Thu, 11/05/2020 - 10:56
At a 2019 event at Guild Hall.
Jess Dalene

Guild Hall's Teen Arts Council is partnering with The East Hampton Star on a new publication called TIC-TAC-TOE: A Teen Zine, that will be produced by and for teenagers and will be published three times next year.

The zine, or small-print-run magazine, will offer a teen perspective on the exhibitions at Guild Hall through the year of 2021, and will include work by members of the council and teens across the East End. The council is seeking submissions of dystopian micro-fiction -- 50 words or fewer on a frightening future -- and poems of at most 20 words that reflect on the "past, present, and future" theme of this year's Student Arts Festival. The council is also seeking queries for an "Ask TAC" advice column.

Submissions are due by Nov. 23 and should be emailed to [email protected]. "Submissions will be judged blindly" by Teen Arts Council members, they said in a release.

In contrast to traditional magazines, zines take a more "do-it-yourself" approach and "are typically filled with hand-lettered prose and poetry with original art and photography," according to the Teen Arts Council. "TIC-TAC-TOE is an evolution of that history, looking at modern culture through the eyes of local teenagers."

The first issue will focus on Guild Hall's Student Arts Festival exhibition, which will celebrate the cultural institution's 90th anniversary and East Hampton Village's centennial. For the exhibition students will be called on to reflect on the community's past, celebrate its present, and imagine "a changed and hopeful future," the teen council wrote.

Content will be overseen by the council with guidance from Anthony Madonna, Guild Hall's Patti Kenner Fellow in Arts educator, Christine Sampson, the deputy managing editor at The Star, and Brianna Ashe, an Amagansett artist.

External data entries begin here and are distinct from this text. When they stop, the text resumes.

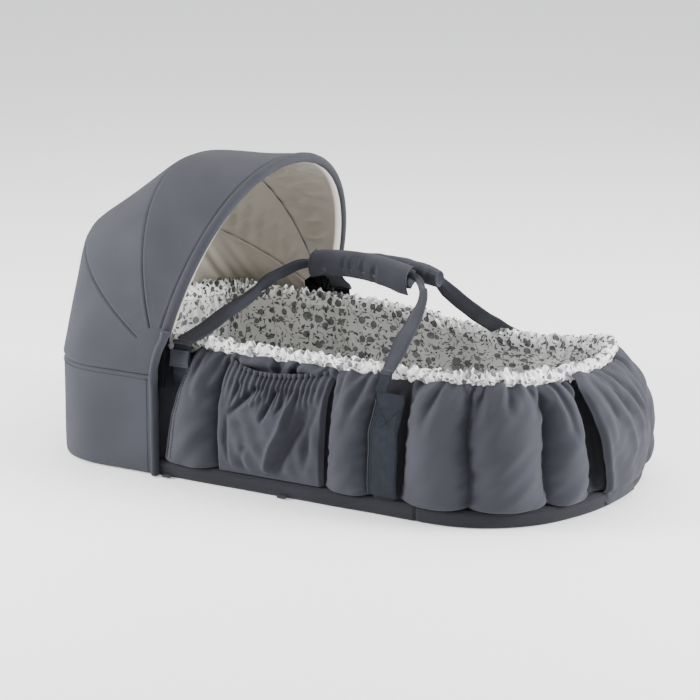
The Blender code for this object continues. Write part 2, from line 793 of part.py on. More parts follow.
def make_bow(name, angle, radius, hub_y):
    start = turn_at_reach(radius, 0.7 * HUB_RADIUS)
    turns = between(start, 180 - start, 26)
    path = [bow_point(angle, radius, hub_y, turn) for turn in turns]
    wire = tube(name + "_wire", path, BOW_WIRE_RADIUS, BOW_PLASTIC, resolution=1)
    bpy.context.view_layer.update()
    graph = bpy.context.evaluated_depsgraph_get()
    mesh = bpy.data.meshes.new_from_object(wire.evaluated_get(graph))
    mesh.name = name
    mesh.materials.clear()
    bpy.data.objects.remove(wire, do_unlink=True)
    bow = add_object(name, mesh, BOW_PLASTIC)
    centre = Vector((PIVOT_X, 0, PIVOT_Z))
    for side in (-1, 1):
        ends = (side * hub_y - HUB_THICKNESS / 2, side * hub_y + HUB_THICKNESS / 2)
        hub = guide(name + "_hub_" + side_name(side),
                    round_mesh(name + "_hub", centre, [(ends[0], HUB_RADIUS), (ends[1], HUB_RADIUS)], 16))
        bore = guide(name + "_bore_" + side_name(side),
                     round_mesh(name + "_bore", centre, [(ends[0] - 0.002, RIVET_RADIUS + GAP),
                                                         (ends[1] + 0.002, RIVET_RADIUS + GAP)], 16))
        boolean(bow, hub, "UNION")
        boolean(bow, bore, "DIFFERENCE")
    return bow


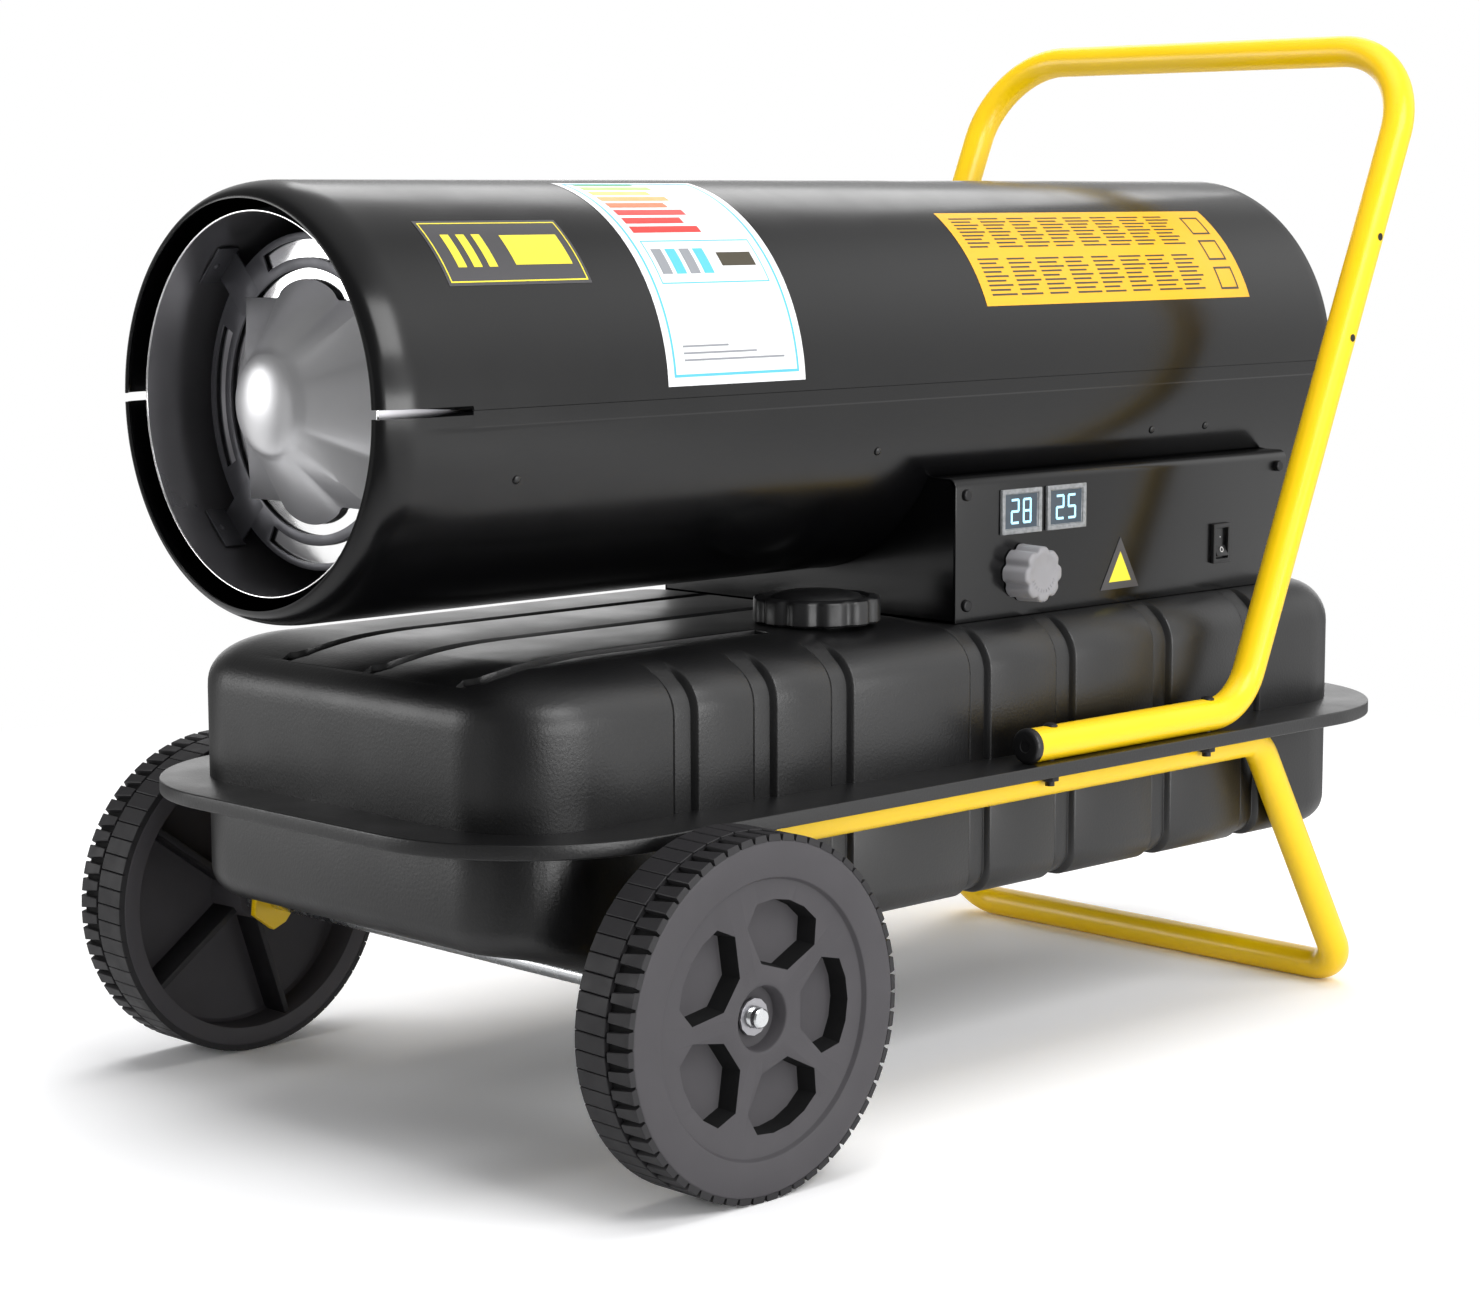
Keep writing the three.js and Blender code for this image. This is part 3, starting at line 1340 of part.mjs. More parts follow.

Guild Hall's Teen Arts Council, founded in 2017, is a collective of creative teens who work as employees of Guild Hall during the academic year to "curate public programming, advance their own creativity, and progress Guild Hall's outreach and relationship to our local teen community." Members commit to a yearlong position and meet weekly with Guild Hall staff and community members. Once accepted onto the council, members can continue with it through their high school graduations.